- [Task prompt] Print, exactly as they stand, the lines from the start of the listing to the line containing "return node.outputs[0]", inclusive.

****

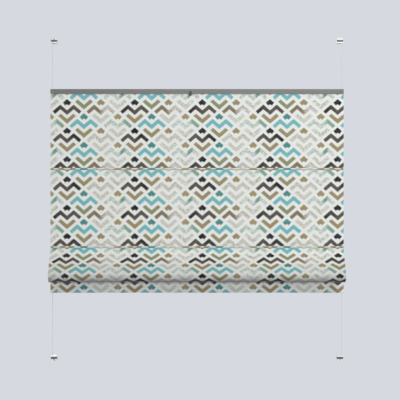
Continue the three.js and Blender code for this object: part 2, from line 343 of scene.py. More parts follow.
def plug(tree, socket, value):
    if isinstance(value, Signal):
        tree.links.new(value.socket, socket)
    elif isinstance(value, bpy.types.NodeSocket):
        tree.links.new(value, socket)
    else:
        socket.default_value = value


def mixColour(tree, amount, first, second):
    node = tree.nodes.new("ShaderNodeMix")
    node.data_type = "RGBA"
    for place, value in ((0, amount), (6, first), (7, second)):
        plug(tree, node.inputs[place], value)
    return node.outputs[2]


def combine(tree, x, y, z):
    node = tree.nodes.new("ShaderNodeCombineXYZ")
    for place, value in enumerate((x, y, z)):
        plug(tree, node.inputs[place], value)
    return node.outputs[0]


def noiseAt(tree, vector, scale, detail=2.0, roughness=0.5):
    node = tree.nodes.new("ShaderNodeTexNoise")
    node.inputs["Scale"].default_value = scale
    node.inputs["Detail"].default_value = detail
    node.inputs["Roughness"].default_value = roughness
    tree.links.new(vector, node.inputs["Vector"])
    return Signal(tree, node.outputs["Fac"])


def bumpFrom(tree, shader, height, strength, distance):
    node = tree.nodes.new("ShaderNodeBump")
    node.inputs["Strength"].default_value = strength
    node.inputs["Distance"].default_value = distance
    tree.links.new(height.socket, node.inputs["Height"])
    tree.links.new(node.outputs[0], shader.inputs["Normal"])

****

- [Output for this exercise]
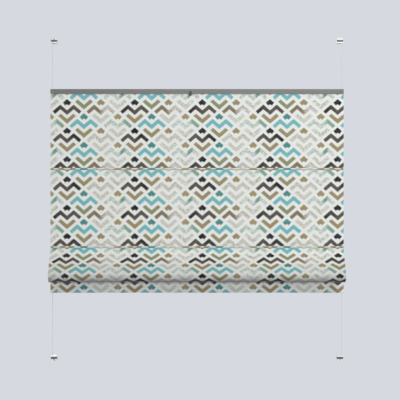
Continue the three.js and Blender code for this object: part 2, from line 343 of scene.py. More parts follow.
def plug(tree, socket, value):
    if isinstance(value, Signal):
        tree.links.new(value.socket, socket)
    elif isinstance(value, bpy.types.NodeSocket):
        tree.links.new(value, socket)
    else:
        socket.default_value = value


def mixColour(tree, amount, first, second):
    node = tree.nodes.new("ShaderNodeMix")
    node.data_type = "RGBA"
    for place, value in ((0, amount), (6, first), (7, second)):
        plug(tree, node.inputs[place], value)
    return node.outputs[2]


def combine(tree, x, y, z):
    node = tree.nodes.new("ShaderNodeCombineXYZ")
    for place, value in enumerate((x, y, z)):
        plug(tree, node.inputs[place], value)
    return node.outputs[0]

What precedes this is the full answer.